Hans Vanoorbeek: ‘A lot more capital is available. Savings accounts are yielding little interest and the stock exchange and property market are also uncertain. By purchasing a business – especially in the smaller segment where competition is not as fierce – you can still earn a certain return on your investment, as well as engaging your entrepreneurial mindset. We note that most investors are nonetheless becoming increasingly satisfied with a lower return. General expectations lie between a 10 and 20% return a year, but that is obviously different for a family office or wealthy individual than for a private equity player funded by institutional investors.’

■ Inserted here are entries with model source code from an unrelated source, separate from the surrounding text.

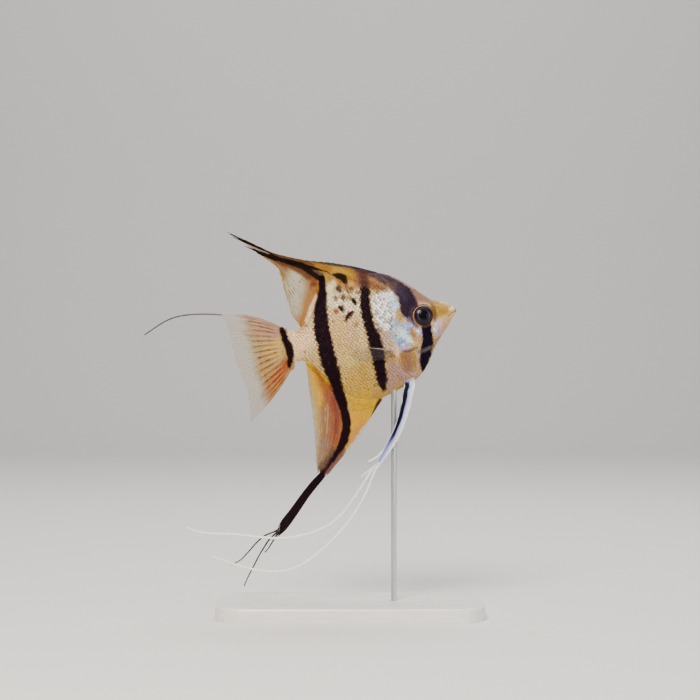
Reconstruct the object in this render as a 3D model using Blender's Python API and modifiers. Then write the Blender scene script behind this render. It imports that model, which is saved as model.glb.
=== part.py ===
"""Freshwater angelfish, a still life-size model held on a plain display stand.

Every part of the fish is drawn in the fish's own frame, in millimetres: s runs back from the
tip of the snout, y to the fish's left and z up, with the body level. An empty then places the
whole fish over the stand, nose up, as it swims. Metres, +Z up, origin under the stand's base.
"""
import bpy
import bmesh
import math
from mathutils import Matrix, Vector

MM = 0.001

# Place and pose
PITCH_DEG = 12.3                      # nose up
SNOUT_AT = Vector((0.0468, 0.0, 0.1334))
GAP = 0.3                             # mm left between neighbouring parts

# Body: outlines as (s, z) and half widths as (s, y), in mm
BODY_LENGTH = 76.4                    # snout to the root of the tail fin
TOP_OUTLINE = (
    (0.0, 0.9), (2.3, 3.3), (5.4, 5.1), (9.7, 6.8), (12.8, 9.8), (17.6, 15.0), (24.9, 20.9),
    (31.5, 23.9), (38.5, 24.6), (46.0, 23.6), (53.0, 20.9), (58.5, 17.2), (63.5, 12.3),
    (67.5, 8.0), (71.5, 6.6), (76.4, 7.6))
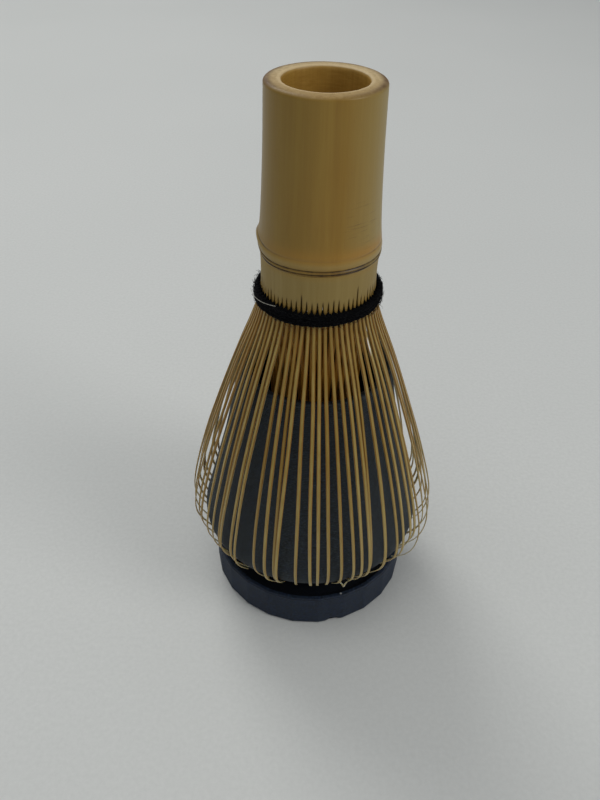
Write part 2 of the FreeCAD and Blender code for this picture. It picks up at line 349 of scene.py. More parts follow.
def tine_material(name, light, mid, deep, edge, tip, rough=0.42):
    m = Mat(name, rough, 0.30)
    u, s, i = m.attr("t_u"), m.attr("t_s"), m.attr("t_id")
    grain = m.noise(m.xyz(m.math("MULTIPLY", u, 5.0), m.math("MULTIPLY", s, 0.22), m.math("MULTIPLY", i, 37.0)), 1.0, 4.0, 0.62)
    blotch = m.noise(m.xyz(0.0, m.math("MULTIPLY", s, 0.16), m.math("MULTIPLY", i, 91.0)), 1.0, 2.0, 0.5)
    col = m.ramp(grain, [(0.30, deep), (0.50, mid), (0.72, light)])
    # each ribbon has its own tone, and changes a little along its length
    col = m.mix(m.span(i, 0.3, 1.0, 0.0, 0.75), col, m.mix(0.7, col, light))
    col = m.mix(m.span(i, 0.0, 0.45, 1.0, 0.0), col, m.mix(0.80, col, deep))
    col = m.mix(m.span(blotch, 0.35, 0.65, 0.45, 0.0), col, deep)
    # the split edges are darker than the skin face; the inner face is paler flesh, painted paler still as painted light
    # against the shade it sits in
    inner = m.attr("t_in")
    side = m.math("MULTIPLY", m.span(m.math("ABSOLUTE", u), 0.50, 0.92, 0.0, 1.0), m.math("SUBTRACT", 1.0, inner))
    col = m.mix(m.math("MULTIPLY", side, m.span(s, 20.0, 60.0, 1.0, 0.75)), col, edge)
    col = m.mix(m.math("MULTIPLY", inner, 0.8), col, m.mix(0.5, light, tip))
    # painted highlight: down the lower half of each tine, one side is painted paler
    col = m.mix(m.math("MULTIPLY", m.span(s, 34.0, 62.0, 0.0, 0.50), m.span(u, -0.75, 0.35, 1.0, 0.35)), col, m.mix(0.35, light, tip))
    col = m.mix(m.span(s, 64.0, 77.0, 0.0, 0.85), col, tip)
    col = m.mix(m.attr("t_pale_patch"), col, (0.92, 0.90, 0.82))
    col = m.mix(m.span(s, 2.0, 9.0, 0.35, 0.0), col, deep)
    m.colour(col)
    m.b.inputs["Subsurface Weight"].default_value = 0.40
    m.b.inputs["Subsurface Radius"].default_value = (1.0, 0.75, 0.35)
    m.b.inputs["Subsurface Scale"].default_value = 0.0006
    m.rough(m.span(grain, 0.3, 0.7, rough - 0.06, rough + 0.10))
    m.bump(grain, 0.35, 0.04)
    return m.m


def thread_material():
    m = Mat("cotton_thread", 0.95, 0.04)
    a = m.noise(m.coords((5200, 5200, 5200)), 1.0, 3.0, 0.7)
    b = m.noise(m.coords((700, 700, 900)), 1.0, 2.0, 0.5)
    col = m.ramp(a, [(0.35, (0.0012, 0.0012, 0.0014)), (0.60, (0.0030, 0.0031, 0.0038)), (0.82, (0.012, 0.013, 0.016))])
    m.colour(m.mix(m.span(b, 0.4, 0.7, 0.0, 0.4), col, (0.005, 0.0055, 0.007)))
    m.b.inputs["Sheen Weight"].default_value = 0.02
    m.b.inputs["Sheen Roughness"].default_value = 0.5
    m.bump(a, 0.6, 0.10)
    return m.m


def fibre_material(name, colour):
    m = Mat(name, 0.8, 0.2)
    a = m.noise(m.coords((2500, 2500, 2500)), 1.0, 2.0, 0.6)
    m.colour(m.mix(m.span(a, 0.3, 0.7, 0.0, 0.6), colour, tuple(c * 0.45 for c in colour)))
    m.bump(a, 0.3, 0.02)
    return m.m


def plastic(name, base, light, period, specks=()):
    m = Mat(name, 0.58, 0.38)
    speck = m.noise(m.coords((1700, 1700, 2400)), 1.0, 3.0, 0.7)
    cloud = m.noise(m.coords((300, 300, 160)), 1.0, 3.0, 0.5)
    wob = m.noise(m.coords((120, 120, 900)), 1.0, 2.0, 0.5)
    wave = m.new("ShaderNodeTexWave", wave_type="BANDS", bands_direction="Z", wave_profile="SIN")
    wave.inputs["Scale"].default_value = TAU / (20.0 * period * MM)
    wave.inputs["Distortion"].default_value = 0.35
    wave.inputs["Detail"].default_value = 1.0
    m.link(m.coords(), wave.inputs["Vector"])
    lines = wave.outputs["Fac"]
    col = m.ramp(speck, [(0.40, base), (0.56, light), (0.68, tuple(min(1, c * 2.0) for c in light))])
    col = m.mix(m.span(cloud, 0.35, 0.7, 0.0, 0.5), col, light)
    col = m.mix(m.span(lines, 0.0, 0.55, 0.80, 0.0), col, tuple(c * 0.40 for c in base))
    tint = m.noise(m.coords((1300, 1300, 1300), location=(0.02, 0.01, 0.03)), 1.0, 2.0, 0.6)
    col = m.mix(m.span(tint, 0.45, 0.65, 0.0, 0.45), col, (light[0] * 0.75, light[1] * 0.85, light[2] * 1.30))
    for point, radius, tone in specks:
        col = m.mix(m.math("MULTIPLY", near(m, point, radius * 0.6, radius), 0.9), col, tone)
    # painted shade: faces marked 'deep', in recesses and hollows, are painted near black
    col = m.mix(m.math("MULTIPLY", m.attr("deep"), 0.8), col, (0.0024, 0.0038, 0.0075))
    m.colour(col)
    m.rough(m.span(speck, 0.3, 0.7, 0.48, 0.70))
    n1 = m.bump(lines, 0.55, 0.08)
    n2 = m.bump(wob, 0.25, 0.05, n1)
    m.bump(speck, 0.45, 0.07, n2)
    return m.m


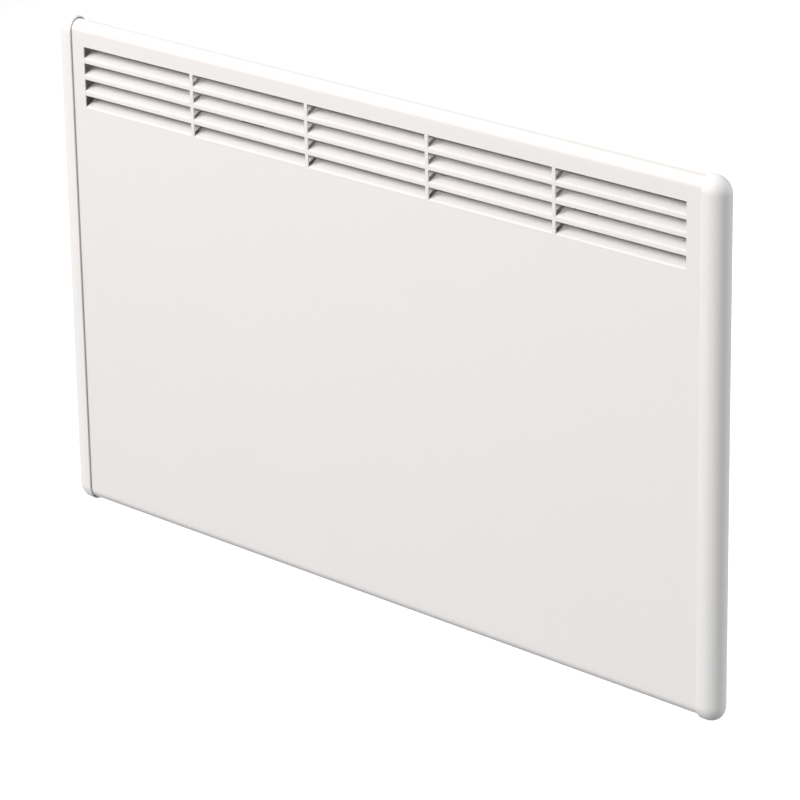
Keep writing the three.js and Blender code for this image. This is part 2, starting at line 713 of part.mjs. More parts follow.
/** Circuit board with its push contacts underneath and larger components on top. */
function controlBoard() {
  const { width, depth, wall } = MODULE;
  const { left, thickness, contact, connector } = BOARD;
  const gap = wall + 0.5;
  const middle = depth / 2;
  const board = block([left, gap, 0], [width - gap, depth - gap, thickness]);
  const contacts = BUTTON_XS.map((x) => block([x - 3, middle - 3, -contact], [x + 3, middle + 3, 0.5]));
  const leadBlock = block([PORT_X - 9, middle - 5, 1], [PORT_X + 9, middle + 5, connector]);
  const capacitors = [76, 87].map((x) => bar("z", 4, 1, 12, [x, middle, 0], 12));
  const hole = bar("z", 8, -3, 4, [WINDOW_X, middle, 0], 16);
  return cut(joined([board, ...contacts, leadBlock, ...capacitors]), [hole]);
}

/** Push button: a domed cap below the housing, a flange inside it and a stem up to its contact. */
function pushButton() {
  const { radius, proud, flange } = BUTTON;
  const inside = MODULE.wall + FIT;
  const stemTop = BOARD.level - BOARD.contact - FIT - BUTTON.travel;
  const profile = [
    [0, -proud],
    [radius * 0.75, -proud + 0.15],
    [radius, -proud + 0.7],
    [radius, inside],
    [flange, inside],
    [flange, inside + 1.2],
    [1.8, inside + 1.2],
    [1.8, stemTop],
    [0, stemTop],
  ];
  return turned("z", profile, 14);
}

/** Bezel of the mains switch, clipped into the underside; its well is open to the rocker. */
function switchFrame() {
  const { half, width, pivot, pivotRise } = ROCKER;
  const { halfWidth, halfDepth, proud } = BEZEL;
  const { halfWidth: side, halfDepth: front, height, blade } = SWITCH_BODY;
  const edge = roundedRectangle(-halfWidth, -halfDepth, halfWidth, halfDepth, 1.5);
  const rim = prism("z", edge, -proud, -FIT, 2);
  const shell = block([-side, -front, -FIT - 0.1], [side, front, height]);
  const well = block([-half - 1, -width / 2 - FIT, -2], [half + 1, width / 2 + FIT, height - 4]);
  const blades = [-6, 0, 6].map((x) => block([x - 2.4, -0.4, height - 1], [x + 2.4, 0.4, blade]));
  const engaged = width / 2 - 1.2;
  const pins = [
    bar("y", pivot, engaged, front, [0, 0, pivotRise], 12),
    bar("y", pivot, -front, -engaged, [0, 0, pivotRise], 12),
  ];
  return joined([cut(rim.add(shell), [well]), ...blades, ...pins]);
}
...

Generally speaking, the cost of borrowing money decreased significantly in 2014 due to a sharp fall in the EURIBOR. Bankers expect that the cost of debt will decrease further in 2015 or at least remain stable.
Miguel Meuleman: ‘Now that the crisis has passed its peak, banks are prepared to grant more credit again. This makes it easier to close deals and credit has moreover become cheaper.’
Finally alternative financial methods are also being used more frequently to bridge the gap. Earn-outs, in which payment of a portion of the selling price is deferred and dependent on the operating result achieved, are becoming increasingly common in smaller deals. After all, the operating result is often more uncertain in a smaller deal. Vendor loans are also becoming more popular in the small and medium-sized segments. This is where the vendor is prepared to temporarily lend a portion of the selling price to the buyer and thus remains involved to some extent after the sale. Lastly, mezzanine financing is gaining importance in the segment for small to medium-sized deals. Mezzanine financing helps to bridge the gap between the debt financing provided by banks and equity financing.
 The asking price for a business is expressed as a multiple of EBITDA (i.e. its earnings before interest, taxes, depreciation and amortisation).